═══ Dataset extract ═══

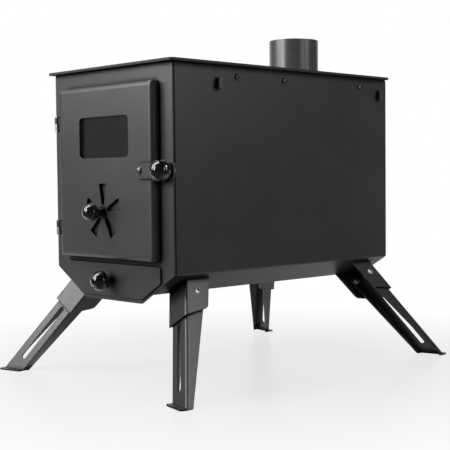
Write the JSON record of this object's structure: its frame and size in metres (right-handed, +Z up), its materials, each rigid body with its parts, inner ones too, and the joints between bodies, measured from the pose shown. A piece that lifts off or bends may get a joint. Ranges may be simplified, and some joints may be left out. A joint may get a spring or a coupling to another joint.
{
  "type": "tent wood stove",
  "caption": "Small sheet-steel box stove for tents with a windowed door, turning air control, ash drawer, flue collar and folding splayed legs.",
  "frame": {"origin": "on the floor, under the middle of the feet", "axes": "+X to the right seen from the door, the door faces -Y, +Z up"},
  "size_m": [0.3678, 0.5004, 0.4463],
  "materials": {
    "black_paint": "matte heat-resistant coating",
    "plate_paint": "matte heat-resistant coating",
    "bare_steel": "bright zinc-plated",
    "dark_steel": "blackened",
    "inner_steel": "heat-tinted mill finish",
    "knob_black": "polished phenolic",
    "rope_seal": "woven fibre rope",
    "window_glass": "ceramic glass",
    "cast_grate": "raw"
  },
  "bodies": {
    "firebox": {"body_shell": "black_paint", "front_panel": "black_paint", "rear_panel": "black_paint", "top_plate": "plate_paint", "flue_collar": "black_paint", "collar_weld": "black_paint", "top_rails": "black_paint", "side_bolts": "dark_steel", "side_nuts": "dark_steel", "side_hooks": "black_paint", "fire_grate": "cast_grate", "grate_ledges": "inner_steel", "baffle_plate": "inner_steel", "baffle_ledges": "inner_steel", "drawer_guides": "inner_steel", "body_hinge_leaves": "bare_steel", "hinge_pins": "bare_steel", "latch_keeper": "black_paint", "leg_pivot_bolts": "bare_steel", "leg_pivot_nuts": "bare_steel", "leg_bracket_front_right": "black_paint", "leg_bracket_front_left": "black_paint", "leg_bracket_rear_right": "black_paint", "leg_bracket_rear_left": "black_paint"},
    "door": {"door_pan": "black_paint", "door_seal": "rope_seal", "window_glass": "window_glass", "window_seal": "rope_seal", "window_frame": "black_paint", "window_screws": "bare_steel", "door_hinge_leaves": "bare_steel", "latch_pivot_bolt": "bare_steel", "latch_nut": "bare_steel"},
    "air_control": {"air_disc": "inner_steel", "air_washer": "bare_steel", "air_stem": "bare_steel", "air_nut": "bare_steel", "air_knob": "knob_black"},
    "latch": {"latch_bar": "black_paint", "latch_stud": "bare_steel", "latch_knob": "knob_black"},
    "drawer": {"ash_tray": "inner_steel", "drawer_front": "black_paint", "drawer_stud": "bare_steel", "drawer_knob": "knob_black"},
    "leg_front_right": {"leg_front_right": "black_paint"},
    "leg_front_left": {"leg_front_left": "black_paint"},
    "leg_rear_right": {"leg_rear_right": "black_paint"},
    "leg_rear_left": {"leg_rear_left": "black_paint"}
  },
  "joints": [
    {"name": "door_hinge", "type": "hinge", "parent": "firebox", "child": "door", "pos_m": [-0.098, -0.209, 0.2597], "axis": [0, 0, -1], "range_deg": [0, 125]},
    {"name": "latch_lift", "type": "hinge", "parent": "door", "child": "latch", "pos_m": [0.0726, -0.213, 0.2603], "axis": [0, -1, 0], "range_deg": [0, 60]},
    {"name": "air_turn", "type": "hinge", "parent": "door", "child": "air_control", "pos_m": [-0.0025, -0.211, 0.2113], "axis": [0, -1, 0], "range_deg": [-36, 0]},
    {"name": "drawer_slide", "type": "slide", "parent": "firebox", "child": "drawer", "axis": [0, -1, 0], "range_m": [0, 0.3]},
    {"name": "leg_fold_front_right", "type": "hinge", "parent": "firebox", "child": "leg_front_right", "pos_m": [0.09907, -0.1635, 0.10938], "axis": [0.8526, 0, 0.5225], "range_deg": [0, 114]},
    {"name": "leg_fold_front_left", "type": "hinge", "parent": "firebox", "child": "leg_front_left", "pos_m": [-0.09907, -0.1635, 0.10938], "axis": [0.8526, 0, -0.5225], "range_deg": [0, 114]},
    {"name": "leg_fold_rear_right", "type": "hinge", "parent": "firebox", "child": "leg_rear_right", "pos_m": [0.09907, 0.1635, 0.10938], "axis": [-0.8526, 0, -0.5225], "range_deg": [0, 114]},
    {"name": "leg_fold_rear_left", "type": "hinge", "parent": "firebox", "child": "leg_rear_left", "pos_m": [-0.09907, 0.1635, 0.10938], "axis": [-0.8526, 0, 0.5225], "range_deg": [0, 114]}
  ]
}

═══

*Goal:* Copy out the whole listing exactly.

*Response:*
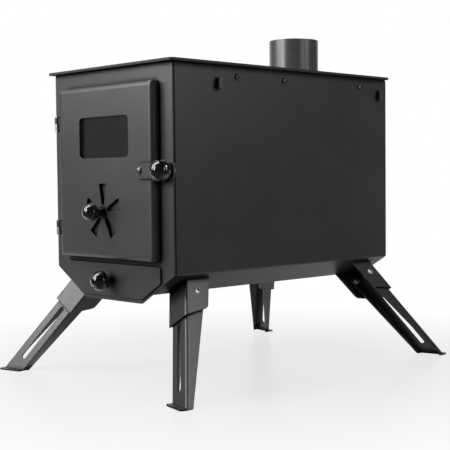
Write the JSON record of this object's structure: its frame and size in metres (right-handed, +Z up), its materials, each rigid body with its parts, inner ones too, and the joints between bodies, measured from the pose shown. A piece that lifts off or bends may get a joint. Ranges may be simplified, and some joints may be left out. A joint may get a spring or a coupling to another joint.
{
  "type": "tent wood stove",
  "caption": "Small sheet-steel box stove for tents with a windowed door, turning air control, ash drawer, flue collar and folding splayed legs.",
  "frame": {"origin": "on the floor, under the middle of the feet", "axes": "+X to the right seen from the door, the door faces -Y, +Z up"},
  "size_m": [0.3678, 0.5004, 0.4463],
  "materials": {
    "black_paint": "matte heat-resistant coating",
    "plate_paint": "matte heat-resistant coating",
    "bare_steel": "bright zinc-plated",
    "dark_steel": "blackened",
    "inner_steel": "heat-tinted mill finish",
    "knob_black": "polished phenolic",
    "rope_seal": "woven fibre rope",
    "window_glass": "ceramic glass",
    "cast_grate": "raw"
  },
  "bodies": {
    "firebox": {"body_shell": "black_paint", "front_panel": "black_paint", "rear_panel": "black_paint", "top_plate": "plate_paint", "flue_collar": "black_paint", "collar_weld": "black_paint", "top_rails": "black_paint", "side_bolts": "dark_steel", "side_nuts": "dark_steel", "side_hooks": "black_paint", "fire_grate": "cast_grate", "grate_ledges": "inner_steel", "baffle_plate": "inner_steel", "baffle_ledges": "inner_steel", "drawer_guides": "inner_steel", "body_hinge_leaves": "bare_steel", "hinge_pins": "bare_steel", "latch_keeper": "black_paint", "leg_pivot_bolts": "bare_steel", "leg_pivot_nuts": "bare_steel", "leg_bracket_front_right": "black_paint", "leg_bracket_front_left": "black_paint", "leg_bracket_rear_right": "black_paint", "leg_bracket_rear_left": "black_paint"},
    "door": {"door_pan": "black_paint", "door_seal": "rope_seal", "window_glass": "window_glass", "window_seal": "rope_seal", "window_frame": "black_paint", "window_screws": "bare_steel", "door_hinge_leaves": "bare_steel", "latch_pivot_bolt": "bare_steel", "latch_nut": "bare_steel"},
    "air_control": {"air_disc": "inner_steel", "air_washer": "bare_steel", "air_stem": "bare_steel", "air_nut": "bare_steel", "air_knob": "knob_black"},
    "latch": {"latch_bar": "black_paint", "latch_stud": "bare_steel", "latch_knob": "knob_black"},
    "drawer": {"ash_tray": "inner_steel", "drawer_front": "black_paint", "drawer_stud": "bare_steel", "drawer_knob": "knob_black"},
    "leg_front_right": {"leg_front_right": "black_paint"},
    "leg_front_left": {"leg_front_left": "black_paint"},
    "leg_rear_right": {"leg_rear_right": "black_paint"},
    "leg_rear_left": {"leg_rear_left": "black_paint"}
  },
  "joints": [
    {"name": "door_hinge", "type": "hinge", "parent": "firebox", "child": "door", "pos_m": [-0.098, -0.209, 0.2597], "axis": [0, 0, -1], "range_deg": [0, 125]},
    {"name": "latch_lift", "type": "hinge", "parent": "door", "child": "latch", "pos_m": [0.0726, -0.213, 0.2603], "axis": [0, -1, 0], "range_deg": [0, 60]},
    {"name": "air_turn", "type": "hinge", "parent": "door", "child": "air_control", "pos_m": [-0.0025, -0.211, 0.2113], "axis": [0, -1, 0], "range_deg": [-36, 0]},
    {"name": "drawer_slide", "type": "slide", "parent": "firebox", "child": "drawer", "axis": [0, -1, 0], "range_m": [0, 0.3]},
    {"name": "leg_fold_front_right", "type": "hinge", "parent": "firebox", "child": "leg_front_right", "pos_m": [0.09907, -0.1635, 0.10938], "axis": [0.8526, 0, 0.5225], "range_deg": [0, 114]},
    {"name": "leg_fold_front_left", "type": "hinge", "parent": "firebox", "child": "leg_front_left", "pos_m": [-0.09907, -0.1635, 0.10938], "axis": [0.8526, 0, -0.5225], "range_deg": [0, 114]},
    {"name": "leg_fold_rear_right", "type": "hinge", "parent": "firebox", "child": "leg_rear_right", "pos_m": [0.09907, 0.1635, 0.10938], "axis": [-0.8526, 0, -0.5225], "range_deg": [0, 114]},
    {"name": "leg_fold_rear_left", "type": "hinge", "parent": "firebox", "child": "leg_rear_left", "pos_m": [-0.09907, 0.1635, 0.10938], "axis": [-0.8526, 0, 0.5225], "range_deg": [0, 114]}
  ]
}